L’implémentation d’intentions : plus puissante que la motivation pour changer ses habitudes et ses comportements
L’implémentation d’intentions constitue une technique redoutablement efficace, et dont les résultats ont été observés dans d’autres contextes. Les études réalisées dans le cadre de recherches complémentaires((Webb, T.L. & Sheeran, P. (2006). Does changing behavioral intentions engender behavior change? A meta-analysis of the experimental evidence. Psychological Bulletin, 132(2), 249-268.)) indiquent ainsi que l’implémentation d’intentions est un moyen efficace pour favoriser :
- l’utilisation de préservatifs pour se protéger lors de rapports sexuels,
- la communication entre parents et enfants,
- l’arrêt du tabagisme,
- l’engagement dans une formation,
- l’utilisation de crème solaire…
La prochaine fois que vous envisagez de mettre en place une nouvelle habitude ou un nouveau comportement, pensez donc à votre intention plutôt que de vous concentrer sur votre motivation.
En résumé
- Les “bonnes résolutions” formulées de manière générale ne constituent pas un moyen efficace de fixer et atteindre ses objectifs.

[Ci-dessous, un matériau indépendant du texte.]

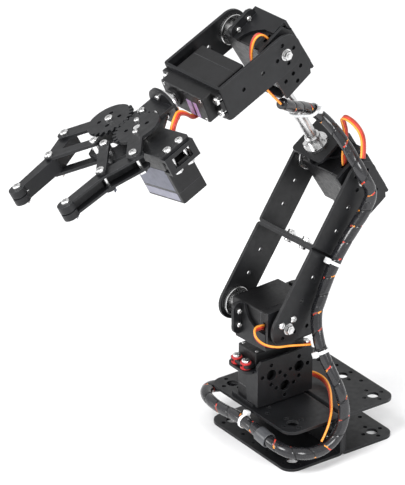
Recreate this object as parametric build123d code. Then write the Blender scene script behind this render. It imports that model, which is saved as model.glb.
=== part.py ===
from build123d import *
import math
import os

# Six-servo desktop robot arm made of bent aluminium sheet.
# Origin: centre of the base's underside. +X: the way the arm reaches, +Z: up. Millimetres.

# ---------------------------------------------------------------- driving dimensions
SHEET = 2.0  # thickness of every bent sheet part
BEND = 2.6  # outside radius of a bend

# base: two channels, back to back
BASE_SIDE = 90.0
BASE_HEIGHT = 30.0
BASE_CORNER = 9.0
BASE_HOLE_INSET = 33.5  # big holes, from the middle of the plate
EDGE_HOLE = (39.2, 13.4)  # small holes along each outer edge

# hole pattern that every sheet part shares: a big hole with four small ones round it
BIG_HOLE_R = 4.0
SMALL_HOLE_R = 1.55
PATTERN_R = 7.2

# hobby servo, from its output axis and the underside of its case
SERVO_LENGTH = 40.5
SERVO_WIDTH = 19.8
SERVO_HEIGHT = 37.0
SHAFT_TO_END = 10.15
SERVO_MIDDLE = SHAFT_TO_END - SERVO_LENGTH / 2
BOTTOM_COVER = 8.0
EAR_BOTTOM = 27.0
EAR_TOP = 29.5
EAR_SPAN = 54.5
EAR_HOLE_SPAN = 49.5
EAR_HOLE_PITCH = 10.0
CASE_WALL = 1.5
BOSS_R = 6.5
BOSS_TOP = SERVO_HEIGHT + 2.0
SPLINE_R = 2.95
SHAFT_TOP = 43.6

# round servo horn
HORN_R = 10.25
HORN_TOP = SERVO_HEIGHT + 8.5
HORN_THICK = 2.4
HORN_BOSS_R = 4.5
HORN_HOLE_R = 1.5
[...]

Près de 90% des personnes qui formulent de telles résolutions échouent à mettre en place durablement de nouvelles habitudes.
- Même si l’idée peut sembler séduisante, identifier ses motivations est une condition insuffisante pour mettre en place de nouveaux comportements et de nouvelles habitudes.
- Pour aboutir à un changement efficace et atteindre ses objectifs, il est préférable de réfléchir en termes de comportements observables. Identifiez en amont où, quand et comment ce(s) comportement(s) vont prendre place en formulant une implémentation d’intentions du type : “Durant les prochaines semaines, je m’engage à [COMPORTEMENT] que je mettrai en place [TEL JOUR] à [TELLE HEURE] et à [TEL ENDROIT].”